[RFC 0/3] lro: Generic Large Receive Offload for TCP traffic
Andrew Gallatin
gallatin at gmail.com
Fri Jul 13 02:01:53 EST 2007
On 7/11/07, Jan-Bernd Themann <ossthema at de.ibm.com> wrote:
> Generic Large Receive Offload proposal
I'm very glad that somebody is stepping up to take responsibility
for this!
I'm the primary author of the Myricom Myri10GE driver, and its LRO mechanism
(which has been rejected several times when posted here). I don't subscribe
to the LKML or netdev lists (the b/w is way too much for me).
Thankfully, my colleague Brice (who maintains our driver in the kernel)
forwarded me this message.
I looked at your patch, and I believe that we can improve the
performance further by using a slightly different approach, or at
least making that approach optional.
When I first did our LRO implementation, it aggregated packets
essentially the same way you are doing it -- by appending packets to
the frag_list. I did quite extensive profiling, and the most expensive
operations seemed to be the allocation and freeing of memory. A
colleague of mine (Loic, CC'ed) came up with the brilliant idea of
receiving into pages. When I implemented his suggestion, it turned
out to be much, much more efficient to receive into pages, and to
accumulate the pages to the frags array.
The benchmarks I did on very low end machines in my lab (2GHz
amd64 x2 3800+) showed that the receiver was saturated at roughly
4.2Gb/s without LRO, 5.7Gb/s with frag_list based LRO, 8.6Gb/s with
frags array based LRO, and somewhat idle at line rate with frags array
based LRO and 32KB order=3 pages. (This is 1500b frames, BTW).
The savings comes from being able to do fewer allocations. For
example, 2 1500b packets fit in a single page. So, for a "full" frag
array, we have 16 1/2 4KB pages and a single skb holding them.
This works out to be 9 allocations for roughly 23KB of payload,
rather than 16. Using order 3 (32KB) pages, it gets even better,
and we have just 2 allocations per full skb frag list.
So... It would be wonderful if your patch could also deal with
data residing in pages, rather than in skbs. I can understand
how you might not want to modify your driver to do this, which
is why I'm asking about making it optional. However,
your driver would probably benefit from receiving into
pages, and I encourage you to investigate that.
I'm picturing an additional path into lro, such as:
int lro_maybe_receive_frags(struct net_lro_mgr *lro_mgr,
struct skb_frag_struct *frags,
int len, void *priv);
This would return 0 if the packet was "accepted", and an
error if it was not. It would then call a modified
__lro_proc_skb() (perhaps better named __lro_proc_segment())

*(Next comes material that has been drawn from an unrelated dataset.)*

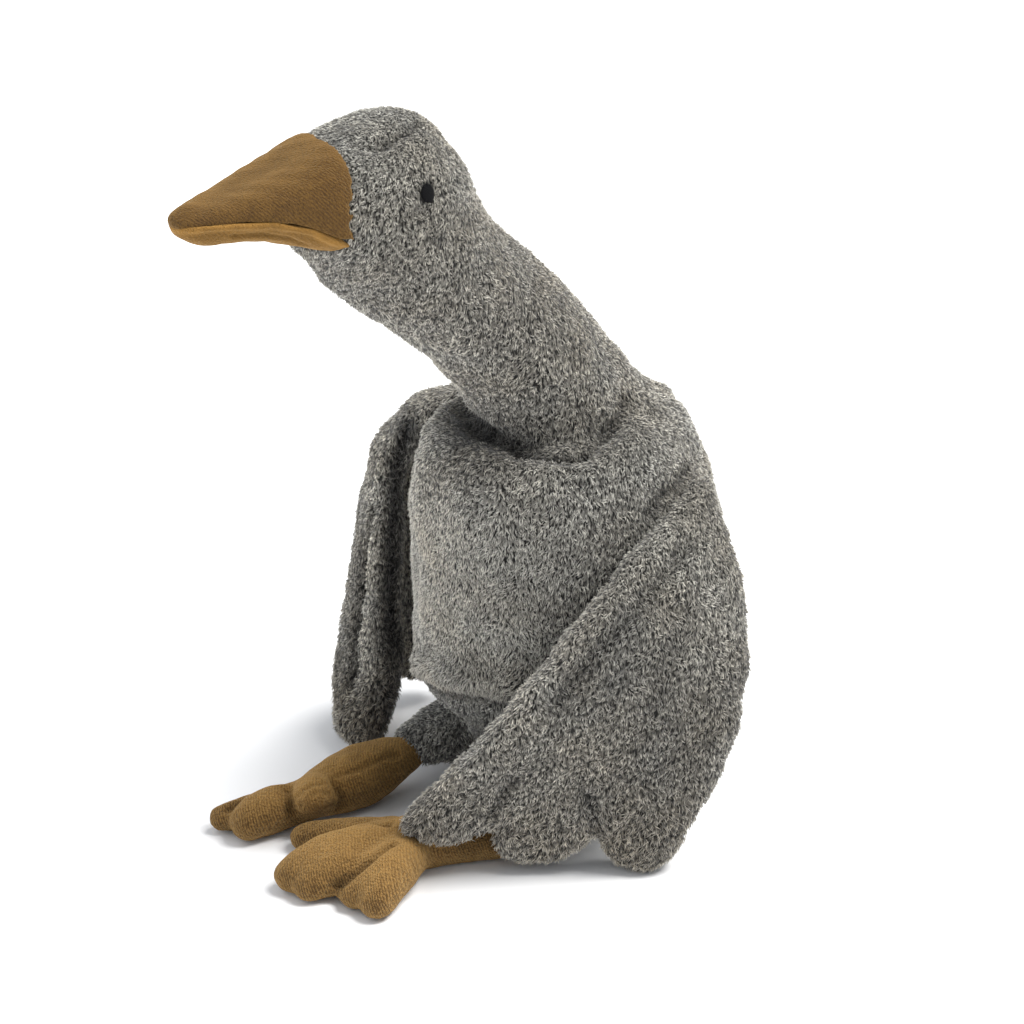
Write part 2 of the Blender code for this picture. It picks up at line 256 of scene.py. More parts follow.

which would have the length as an argument (so as to avoid
the need to pass the skb to lro_tcp_ip_check()) in addition
to the *frags.
The only real additional work would be in having an alternate path
inside lro_init_desc() which allocated an skb to hang the pages from
if the passed skb was null, and in having an alternate
lro_add_packet() path which added the frag(s), rather than chaining an
skb.
Also, your patch does not seem to maintain TCP checksums.
To be fair, we did not maintain checksums in our earlier LRO
work either, and it was much simpler that way! :) However,
not maintaining the TCP checksum can lead to user complaints
(invalid csum reported by traffic sniffers), as well as problems
when various filtering software is used which attempts to
re-write the TCP header.
I would very much appreciate it if you could look at my LRO
implementation in our Myri10GE driver which has been
posted (and rejected) several times in the past by Brice.
The source code is also available at:
http://www.myri.com/ftp/pub/Myri10GE/myri10ge-linux.1.3.0.tgz.
It uses a page based approach, and it maintains correct TCP
checksums.
This driver is Dual BSD/GPL licensed, and you are free to take
whatever you like.
Thank you again for stepping up with a generic implementation!